Nothing has taught me more about God’s love than coming to terms with being transgender.
To quote one of my favorite movies, Return to Me:
“It’s the character that’s the strongest that God gives the most challenges to. Now you can take that as a compliment.”
Back in high school, I was really into Christian apologetics – defending the faith with logic and argument. When faced with atheistic questions, I always had a ready-made Catholic Answers sort of response at hand to fling at my “opponents” with haughty surety.
One such answer was a reply to the so-called “Problem of Pain.” The reply came in the form of a story. So an atheist comes up to me and asks me how I can believe in a good God when there is so much pain in the world. How could a loving God allow his children to suffer so much? I would reply thusly:
Imagine you’re a bear who has stepped into a bear trap. You are stuck and don’t know how to get out. In fact, you are utterly bewildered by the strange metallic teeth that seem to have emerged from the forest floor to devour your leg. You panic and lash about in rabid pain.

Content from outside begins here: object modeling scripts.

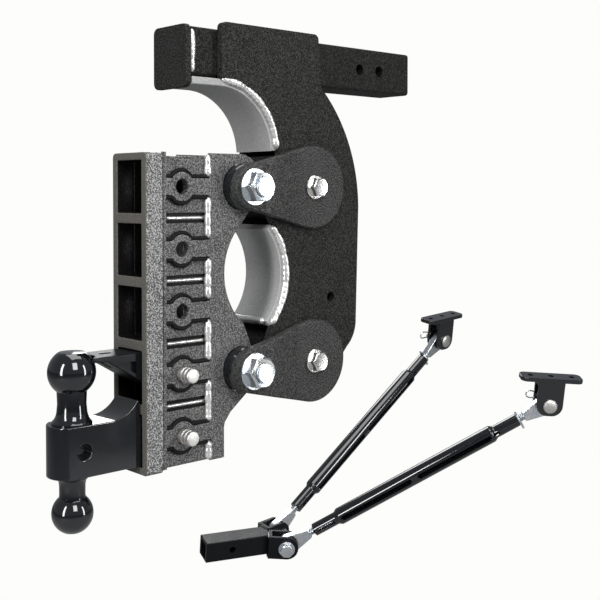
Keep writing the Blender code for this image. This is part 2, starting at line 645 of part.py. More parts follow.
def build_lock_nut(frame, materials, name):
    """A thin jam nut with two handle tabs, run up against the tube's upper end."""
    hub = 15 * MM
    tab = 6 * MM
    reach = 25 * MM
    spread = math.degrees(math.asin(tab / hub))
    outline = arc(0, 0, hub, spread - 90, 90 - spread, 8) + [(tab, reach), (-tab, reach)]
    outline += arc(0, 0, hub, 90 + spread, 270 - spread, 8) + [(-tab, -reach), (tab, -reach)]
    start = TUBE_TO + GAP
    nut = add_piece(name, prism(outline, start, start + 5.5 * MM, "x"), materials["zinc"], frame)
    combine(nut, round_hole((0, 0), STUD_BORE, TUBE_TO - 5 * MM, TUBE_TO + 20 * MM, "x"), frame)


def build_bracket(frame, materials, word):
    """A trailer-frame bracket: three-hole plate over a U, with its pin and hairpin clip."""
    length, width, thick = 152 * MM, 48 * MM, 10 * MM
    low, high = BRACKET_TOP - thick, BRACKET_TOP
    plan = rounded((-length / 2, length / 2), (-width / 2, width / 2), 15 * MM)
    bracket = add_piece(f"{word}_frame_bracket", prism(plan, low, high, "z"), materials["gloss"], frame)
    ear = 32 * MM
    outline = [(ear, low + 2 * MM)] + arc(ear - 26 * MM, 0, 26 * MM, 0, -90, 5)
    outline += arc(26 * MM - ear, 0, 26 * MM, -90, -180, 5) + [(-ear, low + 2 * MM)]
    combine(bracket, prism(outline, -EAR_OUT - 1 * MM, EAR_OUT + 1 * MM), frame, "UNION")
    combine(bracket, block((-60 * MM, 60 * MM), (-EAR_IN, EAR_IN), (-60 * MM, 48 * MM)), frame)
    combine(bracket, round_hole((0, 0), KIT_BOLT + GAP, -40 * MM, 40 * MM), frame)
    for hole_x in (-51 * MM, 0, 51 * MM):
        combine(bracket, round_hole((hole_x, 0), 6.8 * MM, low - 13 * MM, high + 5 * MM, "z", 12), frame)


def build_pin(frame, materials, word):
    """The bracket's pin, head outwards, and the hairpin clip through its far end."""
    face = EAR_OUT + 1 * MM + GAP
    pin_end = 44 * MM
    clip_y = 34 * MM
    profile = [(-face - 9 * MM, 0), (-face - 9 * MM, 14 * MM), (-face - 7 * MM, 17 * MM),
               (-face - 1 * MM, 17.5 * MM), (-face, 16.5 * MM), (-face, KIT_BOLT),
               (pin_end - 2 * MM, KIT_BOLT), (pin_end, 7.6 * MM), (pin_end, 0)]
    pin = add_piece(f"{word}_bracket_pin", turned(profile), materials["bright"], frame)
    wire = 1.7 * MM
    combine(pin, round_hole((clip_y, 0), wire + 0.4 * MM, -20 * MM, 20 * MM, "x", 12), frame)
    route = [(-38, 0), (-24, 0), (-10, 0), (6, 0), (18, 0)]
    bow = [(-38 - 9 * math.sin(math.radians(t)), 9 - 9 * math.cos(math.radians(t)))
           for t in range(36, 181, 36)]
    spring = [(-30, 17), (-22, 13), (-12, 14.5), (0, 14.8), (12, 13.5), (20, 16)]
    points = route[::-1] + bow + spring
    curve = bpy.data.curves.new(f"{word}_hairpin_clip", "CURVE")
    curve.dimensions = "3D"
    curve.bevel_depth = wire
    curve.bevel_resolution = 1
    curve.use_fill_caps = True
    line = curve.splines.new("POLY")
    line.points.add(len(points) - 1)
    for point, (x, z) in zip(line.points, points):
        point.co = (x * MM, clip_y, z * MM, 1)
    clip = bpy.data.objects.new(f"{word}_hairpin_clip", curve)
    bpy.context.scene.collection.objects.link(clip)
    clip.parent = frame
    curve.materials.append(materials["zinc"])


def build_kit_arm(kit, materials, side, word):
    """One side of the kit: clevis, turnbuckle and frame bracket."""
    yaw = Matrix.Rotation(side * V_ANGLE, 3, "Z")
    pitch = Matrix.Rotation(-ARM_PITCH, 3, "Y")
    clevis = make_empty(f"{word}_clevis_frame", kit, (0, 0, 0), yaw)
    build_clevis(clevis, materials, word, side)
    arm = make_empty(f"{word}_arm_frame", clevis, (CLEVIS_PIVOT, 0, 0), pitch)
    socket = 19.9 * MM
    rod_end(f"{word}_lower_rod_end", arm, materials, socket, 1)
    ball = sphere_profile(0, 19.5 * MM, -12.4 * MM, 12.4 * MM, 6)
    ring = [(-12.4 * MM, KIT_BOLT + GAP)] + ball + [(12.4 * MM, KIT_BOLT + GAP)]
    add_piece(f"{word}_swivel_ball", turned(ring, closed=True), materials["zinc"], arm)
    build_turnbuckle_body(arm, materials, f"{word}_turnbuckle_tube")
    build_lock_nut(arm, materials, f"{word}_lock_nut")
    top = make_empty(f"{word}_top_eye_frame", arm, (KIT_ARM, 0, 0))
    rod_end(f"{word}_upper_rod_end", top, materials, KIT_BOLT + GAP, -1)
    bracket = make_empty(f"{word}_bracket_frame", top, (0, 0, 0), pitch.inverted())
    build_bracket(bracket, materials, word)
    build_pin(bracket, materials, word)


def build():
    """Build the whole part."""
    clear_scene()
    materials = {
        "paint": make_material("charcoal_texture_paint", (0.045, 0.045, 0.042), 0.45, 0.3),
        "gloss": make_material("gloss_black_paint", (0.012, 0.013, 0.016), 0.15, 0.0),
        "zinc": make_material("zinc_plate", (0.62, 0.65, 0.68), 0.28, 1.0),
        "bright": make_material("turned_stainless", (0.72, 0.71, 0.68), 0.2, 1.0),
        "steel": make_material("shaft_steel", (0.3, 0.3, 0.3), 0.4, 1.0),
        "rubber": make_material("torsion_rubber", (0.02, 0.02, 0.02), 0.8, 0.0),
    }
    paint = materials["paint"]
    hitch = make_empty("hitch_frame", None, -Vector(SHANK_END))
    build_shank(hitch, paint)
    build_side_plate(hitch, paint, -1, "near_side_plate")
    build_side_plate(hitch, paint, 1, "far_side_plate")
    build_walls(hitch, paint)
    carrier = make_empty("carrier_frame", hitch, (CARRIER_PIVOT_X, 0, UPPER_Z))
    drawn = make_empty("carrier_drawing", carrier, (-CARRIER_PIVOT_X, 0, -UPPER_Z))
    for name, height in (("upper", UPPER_Z), ("lower", LOWER_Z)):
        build_torsion(hitch, paint, materials["rubber"], height, name)
        build_arm_pair(hitch, materials, name, height)
        build_carrier_pivot(drawn, materials, name, height)
    build_receiver(drawn, materials)
    build_ball_mount(drawn, materials)
    build_pintle_lock(drawn, materials)
    build_hitch_pin(drawn, materials, 0, "lower_hitch_pin")
    build_hitch_pin(drawn, materials, 1, "upper_hitch_pin")
    turn = Matrix.Rotation(KIT_YAW, 3, "Z") @ Matrix.Rotation(KIT_ROLL, 3, "X")
    kit = make_empty("kit_frame", hitch, KIT_PLACE, turn)
    build_insert(kit, materials)
    build_kit_arm(kit, materials, -1, "near")
    build_kit_arm(kit, materials, 1, "far")


build()
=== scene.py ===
"""Looks of the torsion-suspended drop hitch and its arm kit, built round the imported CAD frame.

Each sub-assembly is a class. Its sizes are dataclass fields in metres, on a bench frame whose X = 0 is
the front face of the slotted receiver and whose Z = 0 is the foot of the lowest slot. The bench frame
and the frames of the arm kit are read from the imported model, so every piece lies where its CAD node is.
"""

import json
import logging
import math
from dataclasses import dataclass, field
from enum import Enum

import bmesh
import bpy
import numpy as np
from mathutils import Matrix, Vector
from mathutils.geometry import tessellate_polygon

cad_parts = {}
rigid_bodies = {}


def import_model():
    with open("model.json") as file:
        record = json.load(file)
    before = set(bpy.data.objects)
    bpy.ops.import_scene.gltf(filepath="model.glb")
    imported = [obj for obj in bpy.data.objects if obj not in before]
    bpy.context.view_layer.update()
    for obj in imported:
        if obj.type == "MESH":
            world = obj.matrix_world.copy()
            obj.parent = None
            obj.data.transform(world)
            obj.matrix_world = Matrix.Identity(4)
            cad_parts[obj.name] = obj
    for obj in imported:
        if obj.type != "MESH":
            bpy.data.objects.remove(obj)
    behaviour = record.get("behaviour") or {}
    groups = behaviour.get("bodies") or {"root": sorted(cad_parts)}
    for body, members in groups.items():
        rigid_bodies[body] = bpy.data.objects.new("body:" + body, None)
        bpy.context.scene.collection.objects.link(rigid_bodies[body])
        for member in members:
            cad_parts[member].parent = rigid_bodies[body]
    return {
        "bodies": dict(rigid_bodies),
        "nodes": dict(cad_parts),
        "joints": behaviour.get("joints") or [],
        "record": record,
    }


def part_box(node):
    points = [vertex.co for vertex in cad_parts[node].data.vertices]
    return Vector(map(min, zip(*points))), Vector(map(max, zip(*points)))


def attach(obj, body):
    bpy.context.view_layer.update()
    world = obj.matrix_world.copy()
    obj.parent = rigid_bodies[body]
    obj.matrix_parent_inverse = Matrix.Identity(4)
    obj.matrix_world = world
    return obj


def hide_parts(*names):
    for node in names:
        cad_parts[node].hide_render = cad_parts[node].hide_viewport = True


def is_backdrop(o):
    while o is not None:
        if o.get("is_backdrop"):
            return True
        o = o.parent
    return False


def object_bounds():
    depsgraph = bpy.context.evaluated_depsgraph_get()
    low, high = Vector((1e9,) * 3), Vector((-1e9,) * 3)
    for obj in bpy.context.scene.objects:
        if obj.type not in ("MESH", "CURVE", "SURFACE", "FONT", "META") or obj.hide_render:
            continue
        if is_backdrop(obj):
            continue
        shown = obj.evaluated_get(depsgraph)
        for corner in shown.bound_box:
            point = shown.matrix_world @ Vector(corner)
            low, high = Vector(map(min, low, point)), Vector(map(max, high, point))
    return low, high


MM = 0.001
GAP = 0.3 * MM
SHANK = 63.5 * MM
SIDE_PLATE = 12.7 * MM
COLLAR_LIP = 3 * MM
PIVOTS = {"upper": 360 * MM, "lower": 116 * MM}
LOG = logging.getLogger("hitch")


class Axis(Enum):
    """Where the outline's two coordinates and the depth go: the indices of (a, b, depth)."""

    X = (1, 2, 0)
    Y = (0, 2, 1)
    Z = (0, 1, 2)


class Slot(Enum):
    """Material slots of the record."""

    PAINT = "textured_charcoal_paint"
    GLOSS = "gloss_black_paint"
    ZINC = "zinc_plate"
    BRIGHT = "turned_stainless"
    STEEL = "shaft_steel"
    RUBBER = "torsion_rubber"


# ------------------------------------------------------------------- surfaces

@dataclass
class Shell:
    """A closed surface: its points and its faces, as lists of point numbers."""

    points: np.ndarray
    faces: list[list[int]]

    def __add__(self, other: "Shell") -> "Shell":
        """Both shells as one."""
        shift = len(self.points)
        moved = [[shift + i for i in face] for face in other.faces]
        return Shell(np.vstack([self.points, other.points]), self.faces + moved)


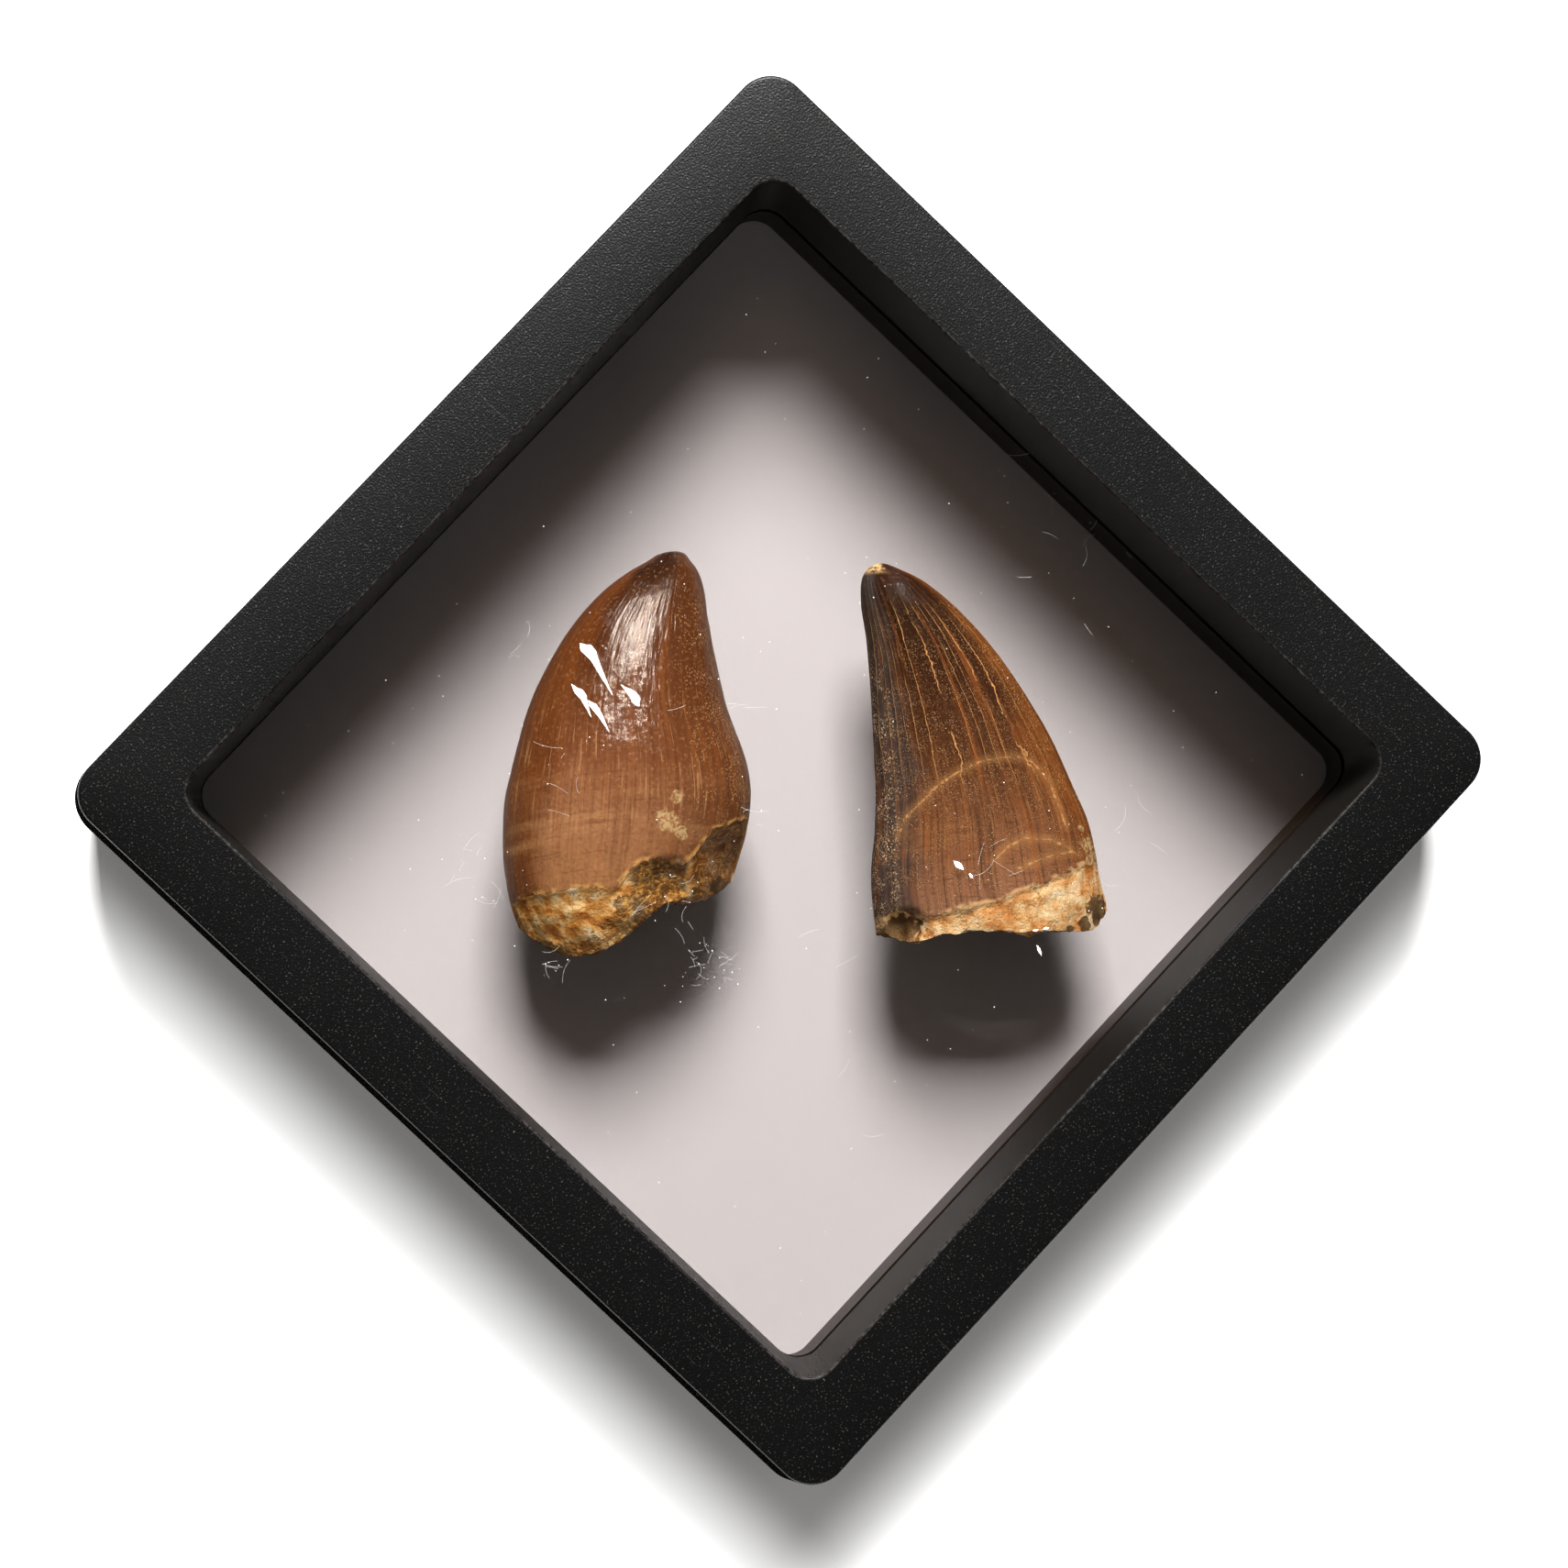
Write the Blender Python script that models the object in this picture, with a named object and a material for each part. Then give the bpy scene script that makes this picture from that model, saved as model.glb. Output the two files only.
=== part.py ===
"""Two fossil mosasaur teeth held between clear films in a small square floating frame.

Metres, +Z up. The frame lies flat on its back face, its sides along X and Y,
and the origin is the middle of that face. The teeth are laid out on the frame's
diagonals: "across" runs to the right and "up" runs towards the frame's top corner.
"""

import math

import bmesh
import bpy
import numpy as np
from mathutils import Matrix, Vector, noise

MM = 0.001

# Frame halves: the back half fills the lower half of the depth, the front half the upper
DEPTH = 20.0 * MM
SEAM_Z = DEPTH / 2
HALF_GAP = 0.15 * MM
OUTER_AT_SEAM = 44.85 * MM
OUTER_AT_FACE = 44.1 * MM
OUTER_CORNER_R = 3.3 * MM
EDGE_ROUND = 0.3 * MM
OPENING_AT_FACE = 37.33 * MM
OPENING_AT_SEAM = 36.75 * MM
OPENING_CORNER_R = 2.45 * MM
RIM_ROUND = 0.2 * MM
RECESS_HALF = 40.75 * MM
RECESS_CORNER_R = 1.0 * MM
RECESS_STEP = 0.5 * MM
CORNER_STEPS = 5
EDGE_STEPS = 3

# Films: stretched sheets that meet at the seam and bulge over the teeth
FILM_HALF = 40.0 * MM
FILM_THICK = 0.2 * MM
FILM_FROM_SEAM = 0.15 * MM
FILM_CELLS = 22
FILM_FREE_HALF = 36.4 * MM
FILM_CLEARANCE = 0.45 * MM
FILM_SAMPLES = 5
FILM_TIGHTEN_ROUNDS = 24
FILM_RELAX_STEPS = 160

# Teeth: distances in mm from the frame's middle, depths in mm down from the tip
LEFT_TOOTH = {
    "tip_up": 20.7,
    "sides": [
        (0.0, -8.72, -8.72),
        (0.25, -10.1, -8.0),
        (0.85, -11.1, -7.7),
        (1.7, -12.65, -7.1),
        (3.3, -14.85, -6.7),
        (6.5, -17.85, -6.3),
        (9.9, -20.1, -6.0),
        (14.8, -22.3, -4.78),
        (19.3, -23.65, -3.2),
        (21.0, -24.1, -3.03),
        (24.4, -24.45, -3.38),
        (28.0, -24.35, -4.3),
        (32.2, -23.7, -5.6),
        (36.5, -21.9, -7.2),
    ],
    "base": [
        (-1.0, -12.4),
        (-0.9, -13.5),
        (-0.58, -14.95),
        (-0.1, -14.1),
        (0.25, -11.84),
        (0.48, -10.3),
        (0.82, -10.2),
        (1.0, -8.8),
    ],
    "chipped": [
        (-17.0, -14.5),
        (-15.0, -10.0),
        (-13.2, -8.2),
        (-11.7, -6.5),
        (-8.8, -7.3),
        (-6.7, -4.9),
        (-5.2, -3.9),
        (-3.0, -3.4),
    ],
    "chip_depth": 2.3,
    "flatness": (0.80, 0.70),
    "bow": -1.0,
    "ridges": 0,
    "ridge_height": 0.0,
    "steps_around": 32,
    "steps_down": 30,
    "seed": 3.7,
}
RIGHT_TOOTH = {
    "tip_up": 19.02,
    "sides": [
        (0.0, 9.37, 9.37),
        (0.6, 8.1, 11.2),
        (1.5, 7.68, 12.9),
        (3.4, 7.6, 15.25),
        (6.7, 8.0, 18.35),
        (10.0, 8.23, 20.75),
        (16.6, 8.5, 24.6),
        (20.2, 8.58, 26.15),
        (23.3, 8.4, 27.4),
        (28.0, 7.93, 28.3),
        (31.0, 8.06, 28.95),
        (34.5, 8.4, 29.3),
    ],
    "base": [
        (-1.0, -13.85),
        (-0.71, -14.6),
        (-0.55, -14.15),
        (0.4, -14.05),
        (0.94, -13.06),
        (1.0, -12.3),
    ],
    "chipped": [
        (8.0, -13.0),
        (10.3, -12.1),
        (11.5, -13.2),
        (15.0, -13.0),
        (20.0, -12.6),
        (24.0, -10.8),
        (28.0, -8.6),
        (29.5, -8.2),
    ],
    "chip_depth": 0.9,
    "flatness": (0.82, 0.68),
    "bow": 1.2,
    "ridges": 11,
    "ridge_height": 0.22,
    "steps_around": 44,
    "steps_down": 23,
    "seed": 9.2,
}
TIP_ROW_CROWDING = 1.4
BASE_RINGS = 3
BASE_HOLLOW = 1.6
BREAK_ROUGHNESS = 0.35
BREAK_GRAIN = 2.6
CHIP_EDGE = 0.8
BOW_LENGTH = 22.0

BLACK_PLASTIC = ("black_moulded_plastic", (0.012, 0.012, 0.013), 0.5, 1.0)
CLEAR_FILM = ("clear_elastic_film", (0.9, 0.88, 0.85), 0.05, 0.25)
LEFT_ENAMEL = ("brown_fossil_enamel", (0.27, 0.10, 0.032), 0.3, 1.0)
RIGHT_ENAMEL = ("dark_ridged_fossil_enamel", (0.19, 0.07, 0.028), 0.35, 1.0)


def clear_scene():
    """Remove whatever the scene holds."""
    for old in list(bpy.data.objects):
        bpy.data.objects.remove(old, do_unlink=True)


def finish_of(name, colour, roughness, alpha):
    """Make a plain Principled material."""
    material = bpy.data.materials.new(name)
    material.use_nodes = True
    shader = material.node_tree.nodes["Principled BSDF"]
    shader.inputs["Base Color"].default_value = (*colour, 1.0)
    shader.inputs["Roughness"].default_value = roughness
    shader.inputs["Metallic"].default_value = 0.0
    shader.inputs["Alpha"].default_value = alpha
    return material


def add_node(name, bm, finish):
    """Turn a bmesh into a named object with its own material."""
    bmesh.ops.recalc_face_normals(bm, faces=bm.faces)
    mesh = bpy.data.meshes.new(name)
    bm.to_mesh(mesh)
    bm.free()
    mesh.shade_smooth()
    mesh.set_sharp_from_angle(angle=math.radians(35))
    mesh.materials.append(finish_of(*finish))
    node = bpy.data.objects.new(name, mesh)
    bpy.context.scene.collection.objects.link(node)
    return node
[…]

A compassionate hunter comes along and sees you in distress. He, having set similar traps himself, knows how to release such a device. He knows the only way to do so is to push your leg further into the trap to spring the clamp open.
The hunter approaches you from behind and tries to shove your leg down deeper into the trap to release it. Being a bear, you have no clue why the hunter is doing this. You have no way of grasping the hunter’s superior knowledge and reasoning, and all you experience is intense pain. Angry, you swipe at the hunter and drive him off. Whenever the hunter tries to help, you bat him off, and thus remain stuck in the trap.
In this metaphor, the hunter is God and the bear is humanity. Like the bear, we cannot understand God’s motives and thus assume that the pain we experience is unnecessary or cruel. We fail to see the saving action of God in the pain.
Now on some level I find analogies like this far too easy and insufficient for the real depth of human suffering, which is why my interest in debate-style apologetics has faded. However, I think there’s an important point here. The crucial point to this story (as well as the Book of Job) isn’t merely the humbling difference of intelligence between God and man, but more essentially the deep compassion of God toward man. The point isn’t just that the hunter’s intentions are beyond the bear’s comprehension, but that the bear is unable to trust the hunter’s love.
In an oxymoronic way, life’s challenges are definitive proof of God’s love. As Christians, “we also boast in our sufferings, knowing that suffering produces endurance, and endurance produces character, and character produces hope, and hope does not disappoint us, because God’s love has been poured into our hearts through the Holy Spirit that has been given to us” (Romans 5:3-5). Pain and suffering cause us to grow, and this gives us hope not because we want to grow for growth’s sake, but because we know this growth comes from the love of God. Our growing pains are proof of the fact that God desires us to become the best versions of ourselves, which He wants for us only because He loves us with unutterable intensity.
As followers of Christ, it’s necessary to remember how much Christ suffered. If He who suffered more than anyone else is the beloved Son of God, then how can we complain of God’s absence when we experience only a fraction of Christ’s pain? More importantly, how can we fail to see that this unites us to Christ, and thus to God’s love?
“Beloved, do not be surprised at the fiery ordeal that is taking place among you to test you, as though something strange were happening to you. But rejoice insofar as you are sharing Christ’s sufferings, so that you may also be glad and shout for joy when his glory is revealed. If you are reviled for the name of Christ, you are blessed, because the spirit of glory, which is the Spirit of God, is resting on you” (1 Peter 4:12-14).
If we receive countless blessings from God, it is a clear sign of His love for us. However, we must always remember that if we receive endless suffering as well, it is even more so a proof of God’s love. “To whom much is given, much is expected,” and to whom much is expected, much is given.
Being transgender isn’t a curse; it’s a stigmata. It’s a sign of how crazy, how insane, how off-the-wall extreme God’s love is for us.